Wilde’s narrative—significantly condensed by Rzewski—describes his humiliation and anguish while in custody, reflects on his earlier life (including his relationship with Lord Alfred Douglas), and searches for redemption in his sufferings. Eventually Wilde tries to gird himself for the future…

While for the first year of my imprisonment I did nothing else, and can remember doing nothing else, but wring my hands in despair, and say, “What an ending, what an appalling ending!” now I try to say to myself, and sometimes when I am not torturing myself do really say, “What a beginning, what a wonderful beginning!”

…but the music knows better, and the piece ends in a quiet, resigned mood. In real life, Wilde was broken by his physical and emotional ordeal, and he died three years after his release, aged 46.

Retrospective

With Elliott Carter in Berlin in 1965, via Paris Transatlantic.

Minimalism, free improvisation, verbal scores, electronic music, neoromanticism, serialism, pastiche and quotation, indeterminate notation, composer-performer praxis—almost every major trend in postmodern art music is present somewhere in Rzewski’s output. Rather than “an inevitable direction,” his lifetime of exploration seems to have circled and zigzagged in many unpredictable ones. Even as he reaches 80—his younger revolutionary visage transformed into a more grandfatherly persona—he continues to perform and compose, including a new work for the Del Sol String Quartet being unveiled during his birthday week.
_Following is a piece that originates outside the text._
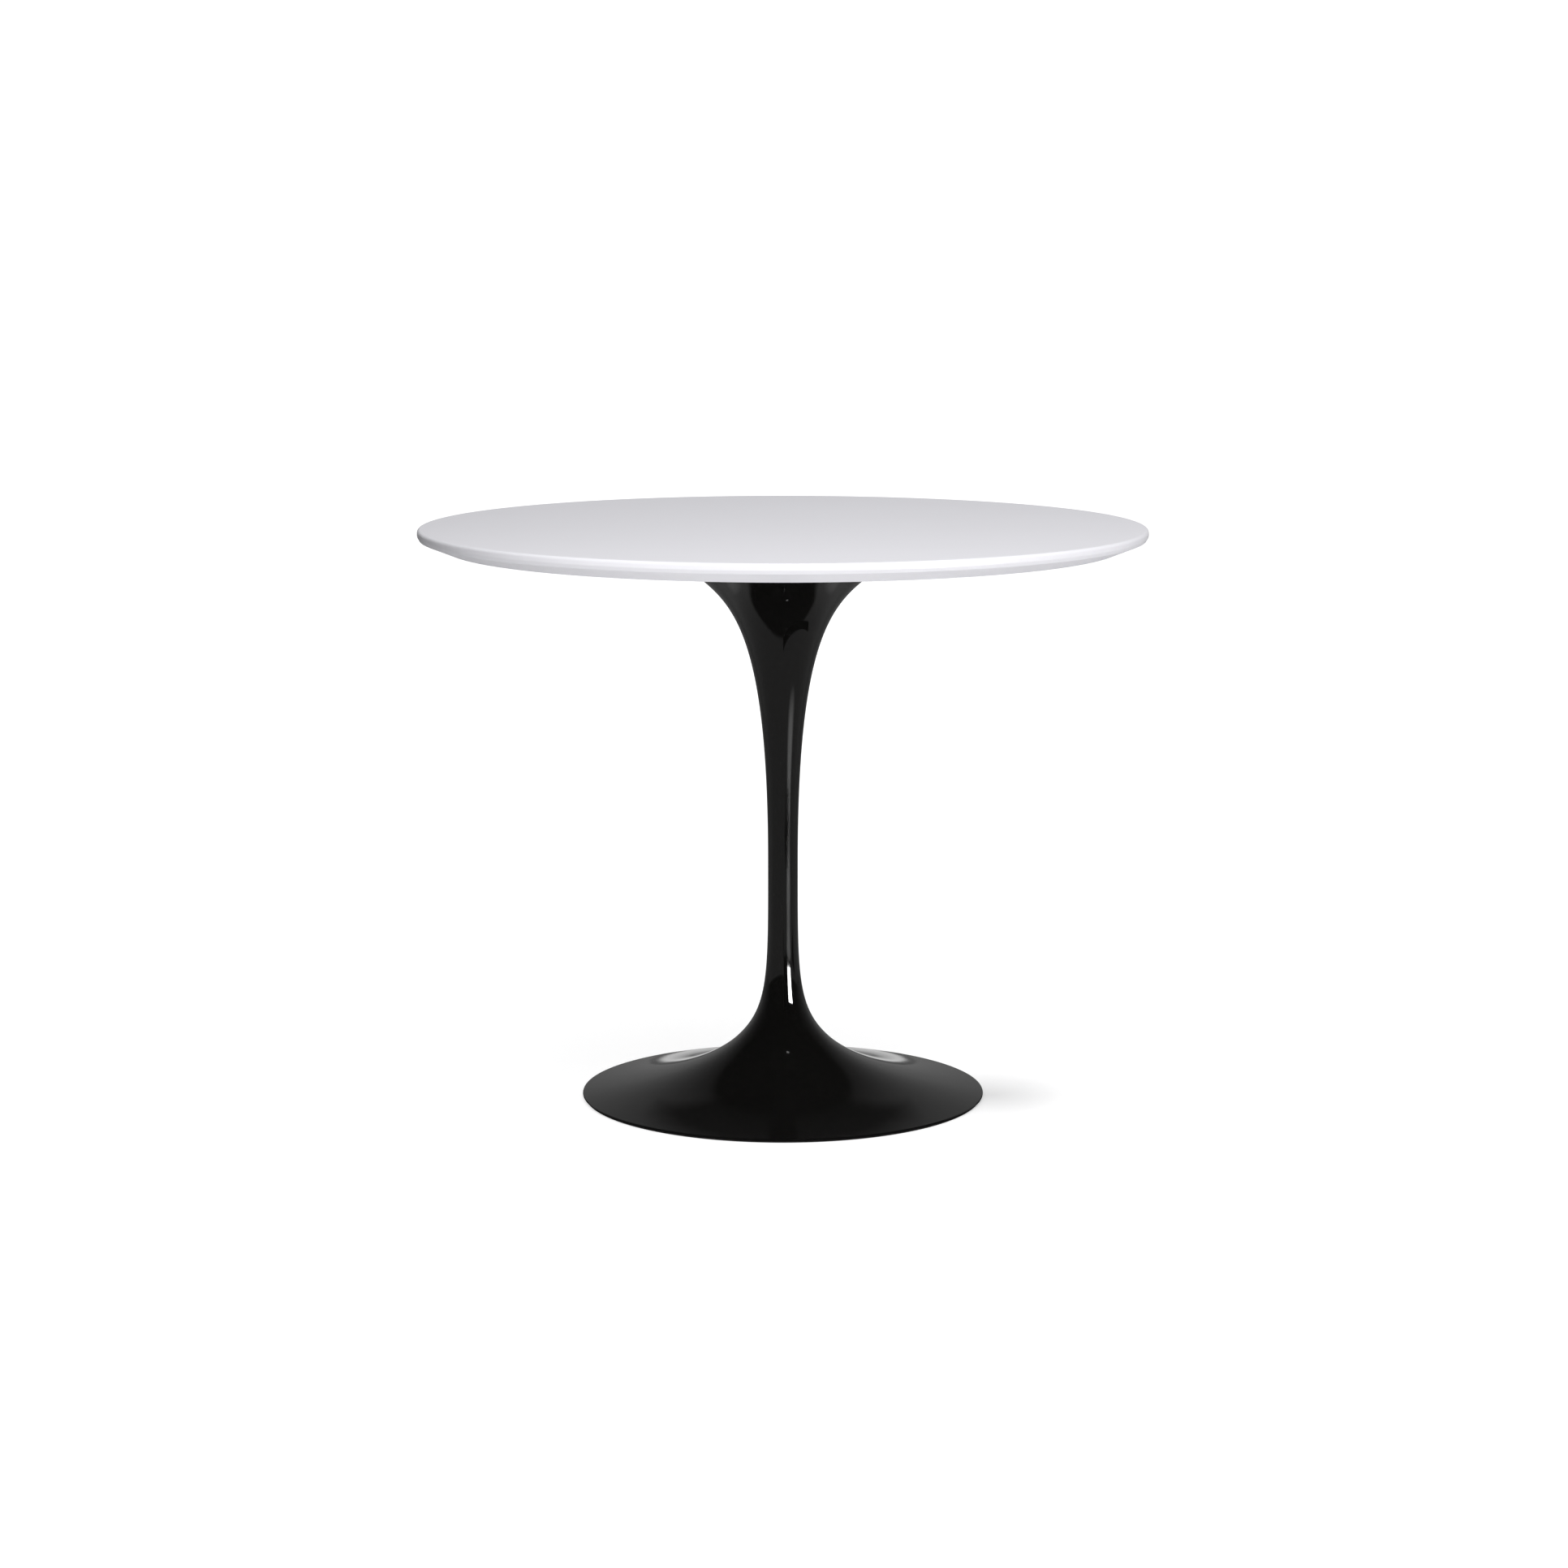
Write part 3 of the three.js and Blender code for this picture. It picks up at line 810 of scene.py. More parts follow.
    def _nut(self) -> bpy.types.NodeTree:
        """A hexagonal nut with turned corners and a bore."""
        tree = Tree("Hexagonal nut", {"Blank": Kind.OUTLINE, "Bore": Kind.OUTLINE, "Sides": Kind.COUNT,
                                      "Flats": Kind.LENGTH, "Bottom": Kind.LENGTH, "Top": Kind.LENGTH,
                                      "Finish": Kind.FINISH})
        flats = tree.use(self.shop.hexagon, {k: tree.given[k] for k in ("Flats", "Bottom", "Top")})
        body = tree.join(Join.KEEP_COMMON, self._turn(tree, "Blank"), flats)
        return tree.end(tree.join(Join.CUT, body, self._turn(tree, "Bore")), tree.given["Finish"])

    def _split_ring(self) -> bpy.types.NodeTree:
        """A bar of oblong section wound once round, with a gap between its ends."""
        tree = Tree("Split ring", {"Radius": Kind.LENGTH, "Width": Kind.LENGTH, "Thickness": Kind.LENGTH,
                                   "Turns": Kind.LENGTH, "Rise": Kind.LENGTH, "Bottom": Kind.LENGTH,
                                   "Finish": Kind.FINISH})
        path = tree.add("GeometryNodeCurveSpiral", {
            "Resolution": 72, "Rotations": tree.given["Turns"], "Start Radius": tree.given["Radius"],
            "End Radius": tree.given["Radius"], "Height": tree.given["Rise"],
        })
        section = tree.add("GeometryNodeCurvePrimitiveQuadrilateral",
                           {"Width": tree.given["Width"], "Height": tree.given["Thickness"]})
        soft = tree.add("GeometryNodeFilletCurve",
                        {"Curve": section.outputs[0], "Radius": 0.3 * MM, "Count": 3}, mode="POLY")
        upright = tree.add("GeometryNodeSetCurveNormal", {"Curve": path.outputs[0]}, mode="Z_UP")
        ring = tree.add("GeometryNodeCurveToMesh",
                        {"Curve": upright.outputs[0], "Profile Curve": soft.outputs[0], "Fill Caps": True})
        half = tree.math("MULTIPLY_ADD", tree.given["Thickness"], 0.5, tree.given["Bottom"])
        up = tree.add("ShaderNodeCombineXYZ", {"Z": half}).outputs[0]
        lifted = tree.add("GeometryNodeTransform", {"Geometry": ring.outputs[0], "Translation": up})
        return tree.end(lifted.outputs[0], tree.given["Finish"])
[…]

True to his socialist leanings, and carrying an unusually modest personality as creative musicians go, Rzewski avoids many of the trappings of musical careerism. Long skeptical about the commercial exploitation of music (“If you write music for a living, you’re doing the wrong thing—it won’t be very good.”), he makes most of his scores available for free at IMSLP and eschews the regimen of self-promotion embraced by many of his colleagues. What he relinquishes in fame and fortune he retains in a sincere independence of thought and action that has enabled him to help define the landscape of contemporary music for half a century.